Set down word for word each line from the start of the listing through the line that contains "return spun(recess, 90 - 90 * side)", both included.

— Object modeling scripts —
-- -- --

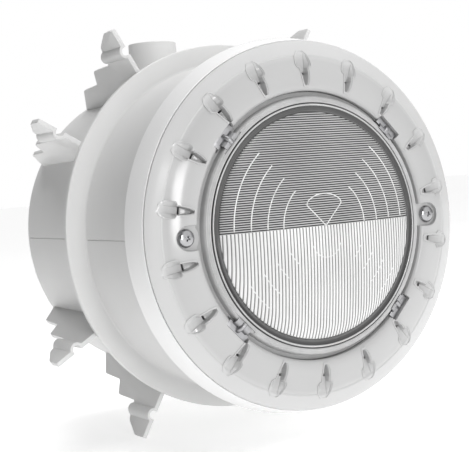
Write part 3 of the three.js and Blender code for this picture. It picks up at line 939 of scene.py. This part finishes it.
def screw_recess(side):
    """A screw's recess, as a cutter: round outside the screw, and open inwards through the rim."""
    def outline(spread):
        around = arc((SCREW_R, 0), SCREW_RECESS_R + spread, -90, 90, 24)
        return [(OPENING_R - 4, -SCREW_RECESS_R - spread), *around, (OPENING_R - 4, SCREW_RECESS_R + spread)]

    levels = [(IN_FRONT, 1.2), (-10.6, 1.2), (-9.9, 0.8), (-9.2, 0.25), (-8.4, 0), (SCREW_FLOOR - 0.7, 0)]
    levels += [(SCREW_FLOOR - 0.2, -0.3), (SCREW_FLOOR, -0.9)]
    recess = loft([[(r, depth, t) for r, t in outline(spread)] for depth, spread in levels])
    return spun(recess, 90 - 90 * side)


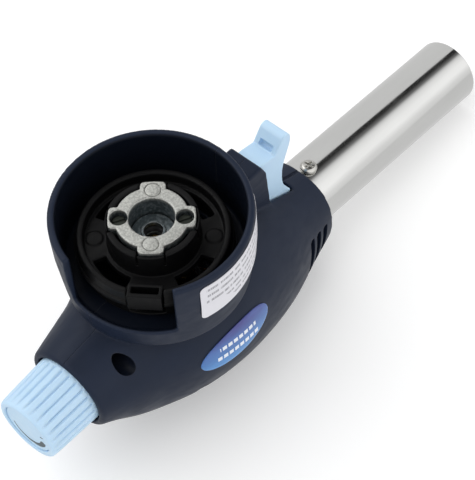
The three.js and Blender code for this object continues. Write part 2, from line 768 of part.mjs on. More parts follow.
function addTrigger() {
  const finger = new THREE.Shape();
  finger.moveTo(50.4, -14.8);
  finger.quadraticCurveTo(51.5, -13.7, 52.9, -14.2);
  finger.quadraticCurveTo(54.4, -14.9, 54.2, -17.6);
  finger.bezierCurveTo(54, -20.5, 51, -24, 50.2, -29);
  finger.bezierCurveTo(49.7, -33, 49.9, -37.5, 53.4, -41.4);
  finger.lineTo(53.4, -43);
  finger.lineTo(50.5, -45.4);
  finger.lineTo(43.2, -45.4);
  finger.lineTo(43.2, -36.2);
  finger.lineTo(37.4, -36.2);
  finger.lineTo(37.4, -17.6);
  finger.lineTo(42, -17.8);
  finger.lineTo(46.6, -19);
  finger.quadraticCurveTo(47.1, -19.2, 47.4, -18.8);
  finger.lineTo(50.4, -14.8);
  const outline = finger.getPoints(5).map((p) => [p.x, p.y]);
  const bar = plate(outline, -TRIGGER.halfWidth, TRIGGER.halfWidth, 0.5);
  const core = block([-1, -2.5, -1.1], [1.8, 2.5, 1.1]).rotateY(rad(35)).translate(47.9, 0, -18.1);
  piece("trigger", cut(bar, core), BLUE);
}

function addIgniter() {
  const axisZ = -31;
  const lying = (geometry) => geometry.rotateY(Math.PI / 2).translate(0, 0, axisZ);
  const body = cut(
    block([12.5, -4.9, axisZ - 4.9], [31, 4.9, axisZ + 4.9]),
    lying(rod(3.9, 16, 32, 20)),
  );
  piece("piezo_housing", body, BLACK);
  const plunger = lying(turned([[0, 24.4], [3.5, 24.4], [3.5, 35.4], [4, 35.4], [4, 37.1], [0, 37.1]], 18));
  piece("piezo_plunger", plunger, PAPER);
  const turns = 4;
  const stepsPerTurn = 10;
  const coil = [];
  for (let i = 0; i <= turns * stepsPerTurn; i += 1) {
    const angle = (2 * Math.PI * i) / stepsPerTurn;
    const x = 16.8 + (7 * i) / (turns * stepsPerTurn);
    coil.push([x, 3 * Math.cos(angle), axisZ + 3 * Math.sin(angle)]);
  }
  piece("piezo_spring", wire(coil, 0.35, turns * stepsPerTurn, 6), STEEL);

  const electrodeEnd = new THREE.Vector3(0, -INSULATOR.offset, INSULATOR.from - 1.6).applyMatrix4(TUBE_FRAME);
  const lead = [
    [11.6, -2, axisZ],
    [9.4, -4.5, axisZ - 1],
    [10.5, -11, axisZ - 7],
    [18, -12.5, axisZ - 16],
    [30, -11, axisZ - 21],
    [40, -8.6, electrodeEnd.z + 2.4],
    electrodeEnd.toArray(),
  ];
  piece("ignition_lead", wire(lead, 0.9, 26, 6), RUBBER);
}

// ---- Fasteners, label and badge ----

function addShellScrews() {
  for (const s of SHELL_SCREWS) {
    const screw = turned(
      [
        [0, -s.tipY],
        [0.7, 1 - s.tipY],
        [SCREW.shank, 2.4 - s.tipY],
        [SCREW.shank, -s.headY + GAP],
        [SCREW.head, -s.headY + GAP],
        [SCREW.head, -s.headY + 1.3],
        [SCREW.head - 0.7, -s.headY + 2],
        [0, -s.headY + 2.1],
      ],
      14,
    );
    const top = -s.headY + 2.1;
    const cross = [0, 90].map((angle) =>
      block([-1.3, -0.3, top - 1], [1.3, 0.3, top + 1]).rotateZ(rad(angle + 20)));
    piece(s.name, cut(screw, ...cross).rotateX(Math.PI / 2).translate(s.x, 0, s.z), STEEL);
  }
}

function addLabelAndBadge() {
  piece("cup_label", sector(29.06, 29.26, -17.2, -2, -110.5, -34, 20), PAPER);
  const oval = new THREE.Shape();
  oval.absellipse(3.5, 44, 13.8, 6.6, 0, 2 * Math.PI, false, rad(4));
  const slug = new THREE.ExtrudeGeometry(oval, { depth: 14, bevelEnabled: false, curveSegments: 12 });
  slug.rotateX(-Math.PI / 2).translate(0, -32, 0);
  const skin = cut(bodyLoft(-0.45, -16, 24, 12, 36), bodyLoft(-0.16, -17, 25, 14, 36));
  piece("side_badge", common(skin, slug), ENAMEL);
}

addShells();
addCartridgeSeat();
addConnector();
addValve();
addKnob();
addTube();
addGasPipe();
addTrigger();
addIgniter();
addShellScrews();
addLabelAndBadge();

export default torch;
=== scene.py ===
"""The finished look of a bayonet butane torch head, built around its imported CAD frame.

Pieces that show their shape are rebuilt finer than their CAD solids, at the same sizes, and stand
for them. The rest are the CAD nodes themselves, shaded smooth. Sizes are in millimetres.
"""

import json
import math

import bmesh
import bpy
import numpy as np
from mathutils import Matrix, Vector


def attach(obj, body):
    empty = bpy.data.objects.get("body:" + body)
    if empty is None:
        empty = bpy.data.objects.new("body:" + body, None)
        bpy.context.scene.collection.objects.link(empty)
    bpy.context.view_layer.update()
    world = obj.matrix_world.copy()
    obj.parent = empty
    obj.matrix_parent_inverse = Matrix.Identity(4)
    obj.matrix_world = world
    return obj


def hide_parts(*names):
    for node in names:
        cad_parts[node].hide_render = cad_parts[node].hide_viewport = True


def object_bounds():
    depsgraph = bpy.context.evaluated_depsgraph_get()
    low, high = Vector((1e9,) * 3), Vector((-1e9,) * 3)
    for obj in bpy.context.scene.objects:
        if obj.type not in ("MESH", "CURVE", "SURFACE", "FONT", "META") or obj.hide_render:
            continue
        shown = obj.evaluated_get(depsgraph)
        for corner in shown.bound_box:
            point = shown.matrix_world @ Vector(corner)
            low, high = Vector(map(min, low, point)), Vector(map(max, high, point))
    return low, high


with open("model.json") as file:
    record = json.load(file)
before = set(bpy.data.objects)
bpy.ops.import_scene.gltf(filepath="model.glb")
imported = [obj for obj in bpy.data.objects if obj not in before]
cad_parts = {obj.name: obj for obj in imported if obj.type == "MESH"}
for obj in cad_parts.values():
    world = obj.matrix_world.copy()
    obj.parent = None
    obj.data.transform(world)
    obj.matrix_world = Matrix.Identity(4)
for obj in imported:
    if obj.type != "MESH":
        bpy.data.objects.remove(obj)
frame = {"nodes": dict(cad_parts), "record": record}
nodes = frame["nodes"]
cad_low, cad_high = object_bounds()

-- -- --

— SOLVED PROBLEM —
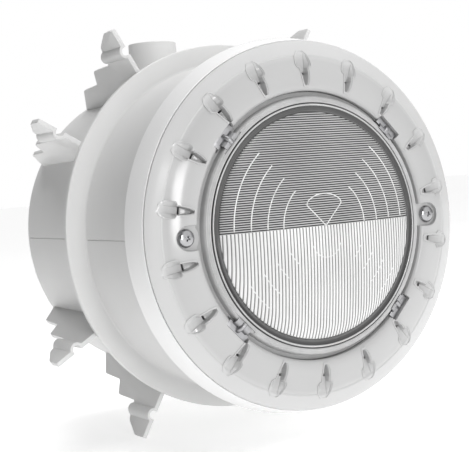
Write part 3 of the three.js and Blender code for this picture. It picks up at line 939 of scene.py. This part finishes it.
def screw_recess(side):
    """A screw's recess, as a cutter: round outside the screw, and open inwards through the rim."""
    def outline(spread):
        around = arc((SCREW_R, 0), SCREW_RECESS_R + spread, -90, 90, 24)
        return [(OPENING_R - 4, -SCREW_RECESS_R - spread), *around, (OPENING_R - 4, SCREW_RECESS_R + spread)]

    levels = [(IN_FRONT, 1.2), (-10.6, 1.2), (-9.9, 0.8), (-9.2, 0.25), (-8.4, 0), (SCREW_FLOOR - 0.7, 0)]
    levels += [(SCREW_FLOOR - 0.2, -0.3), (SCREW_FLOOR, -0.9)]
    recess = loft([[(r, depth, t) for r, t in outline(spread)] for depth, spread in levels])
    return spun(recess, 90 - 90 * side)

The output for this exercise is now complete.